Presiden Sri Lanka Mundur, Oposisi Bahas Pemerintahan Baru
11 Juli 2022Semua partai oposisi Sri Lanka telah bertemu pada hari Minggu (10/07) dengan harapan dapat membentuk pemerintahan koalisi untuk mengambil alih pemerintahan, setelah protes sengit melengserkan Presiden Gotabaya Rajapaksa dan memaksa Perdana Menteri Ranil Wickremesinghe untuk mundur dari jabatannya, sehari sebelumnya.
Partai oposisi utama Samagi Jana Balawegaya (SJB) bertemu dengan partai-partai oposisi lainnya dengan tujuan mencapai konsensus pada hari Minggu (10/07), sehingga mereka dapat membentuk pemerintahan baru setelah Presiden Rajapaksa mengundurkan diri.

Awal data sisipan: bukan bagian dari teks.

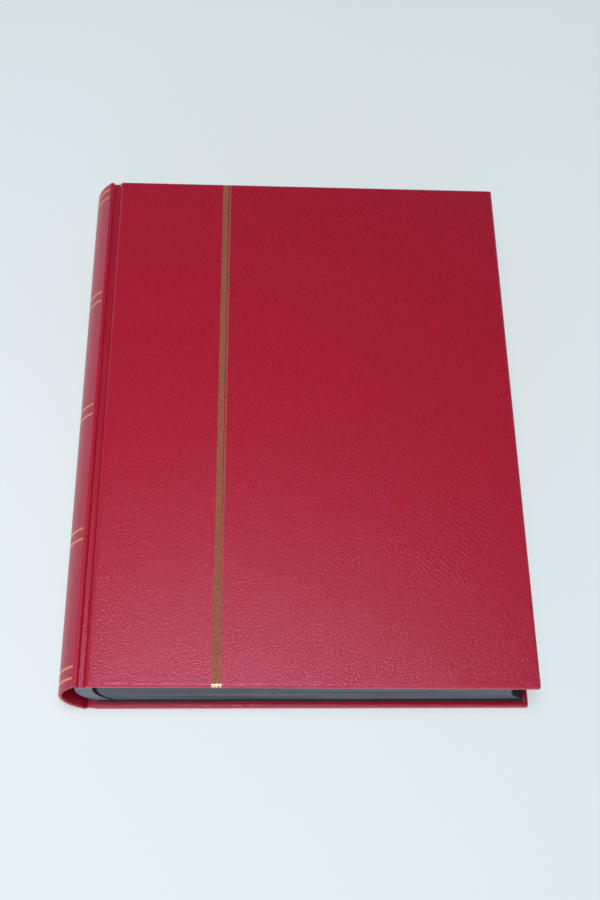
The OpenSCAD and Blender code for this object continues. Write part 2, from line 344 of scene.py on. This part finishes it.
def cover_rows():
    """Rows of points round a cover: along the head, round two corners, back along the tail."""
    half_h = cover_h / 2
    over_board = [(board_setback * 2, joint_depth), (cover_w - edge_r, joint_depth)]
    profile = groove_profile() + over_board
    ring = fold_profile(cover_t, edge_r)

    def gap_beside(v, inner):
        """How far the flaps stay clear of the mitre line."""
        return mitre_half if inner and v > edge_r else 0

    def edge_row(u, height, side):
        """Round the head or the tail edge."""
        row = []
        for v, depth, inner in fold_profile(height - cover_inner(u), edge_r):
            limit = cover_w - v - gap_beside(v, inner)
            row.append((min(u, limit) if v > edge_r else u, side * (half_h - v), height - depth))
        return row

    def corner_row(angle, side):
        """Round a corner, where the flaps sink a little along the mitre."""
        row = []
        for v, depth, inner in ring:
            out = max(v - edge_r, 0)
            in_arc = edge_r - min(v, edge_r)
            u = cover_w - edge_r - out + in_arc * cos(angle)
            y = half_h - edge_r - out + in_arc * sin(angle)
            w = joint_depth - depth
            if inner and out > 0:
                off_mitre = (angle - radians(45)) / radians(45)
                u -= mitre_half * max(off_mitre, 0)
                y += mitre_half * min(off_mitre, 0)
                near_mitre = max(0, 1 - abs(off_mitre) * mitre_spread)
                w += mitre_sink * near_mitre * min(out / mitre_start, 1)
            row.append((u, side * y, w))
        return row

    def fore_row(y):
        """Round the fore-edge."""
        row = []
        for v, depth, inner in ring:
            limit = half_h - v - gap_beside(v, inner)
            row.append((cover_w - v, min(max(y, -limit), limit) if v > edge_r else y,
                        joint_depth - depth))
        return row

    turns = [radians(90) * k / corner_steps for k in range(1, corner_steps)]
    rows = [edge_row(u, w, 1) for u, w in profile]
    rows += [corner_row(a, 1) for a in reversed(turns)]
    rows += [fore_row(half_h - edge_r), fore_row(edge_r - half_h)]
    rows += [corner_row(a, -1) for a in turns]
    rows += [edge_row(u, w, -1) for u, w in reversed(profile)]
    last = len(rows) - 1
    return rows, [(k, k + 1, last - k - 1, last - k) for k in range(len(profile) - 1)]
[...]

Anggota parlemen oposisi M. A. Sumanthiran dari Aliansi Nasional Tamil mengatakan bahwa koalisi semua partai oposisi dapat dengan mudah mencapai 113 anggota yang diperlukan untuk membentuk mayoritas parlemen.
Perdana Menteri Wickremesinghe mengatakan pada hari Sabtu (09/07) bahwa dia akan mundur untuk memberi jalan bagi pemerintah koalisi mengambil alih kekuasaan. Presiden Rajapaksa juga setuju untuk mengundurkan diri beberapa jam setelahnya, menyusul protes berbulan-bulan yang menyerukan pengunduran dirinya yang memuncak pada hari Sabtu (09/07), ketika para pengunjuk rasa menyerbu kediamannya.
Demonstran menghabiskan "malam dalam kemewahan"
Penyerbuan rumah Rajapaksa di ibu kota Kolombo menyebabkan tentara melepaskan tembakan ke udara sehingga presiden bisa melarikan diri dengan bantuan angkatan laut. Belum diketahui dengan jelas ke mana Rajapaksa kemudian dibawa. Juru bicara pemerintah Mohan Samaranayake juga mengatakan pada hari Minggu (10/07) bahwa dia tidak memiliki informasi tentang keberadaan presiden.
Para pengunjuk rasa pun bermalam di istana presiden, dengan mengatakan pada hari Minggu (10/07) bahwa mereka tidak akan pergi sampai Rajapaksa akhirnya mundur dari jabatannya. Aktivis mahasiswa yang juga memainkan peran besar dalam protes terhadap pemerintah mengatakan bahwa mereka menemukan 17,8 juta rupee (sekitar Rp733 juta) di kamar Rajapaksa, yang mereka serahkan kepada polisi, lapor AFP.
Para warga Sri Lanka mengambil kesempatan itu untuk menikmati istana era kolonial, bersantai di sofa, berenang di kolam renang pribadi presiden, dan mencoba pakaian Rajapaksa.
"Mereka menikmati kemewahan sementara kami menderita," ungkap B. M. Chandrawathi, penjual sapu tangan berusia 61 tahun, kepada Reuters. "Kami ditipu. Saya ingin anak-anak dan cucu-cucu saya dapat merasakan gaya hidup mewah yang bisa mereka nikmati."
Pembicaraan IMF terganggu
Protes dan aksi kemarahan terhadap pemerintah Sri Lanka terjadi ketika negara itu tergelincir ke dalam krisis ekonomi terburuk dalam sejarah pascakemerdekaannya.
Pihak berwenang telah melakukan pembicaraan dengan Dana Moneter Internasional (IMF) mengenai kemungkinan bailout $3 miliar sejak negara itu gagal membayar utang luar negerinya pada April, bersamaan dengan Program Pangan Dunia (WFP) menjelang krisis panganyang diperkirakan terjadi.
Perdana Menteri Wickremesinghe sebelumnya telah mencoba berdiskusi, tetapi pergolakan politik telah meragukannya. Pemerintah Sri Lanka harus mengajukan proposal ke IMF hingga Agustus mendatang.
"Kami berharap resolusi pada situasi saat ini dapat memungkinkan dimulainya kembali dialog kami pada beberapa program yang didukung IMF," kata badan pemberi pinjaman pada hari Minggu (10/07).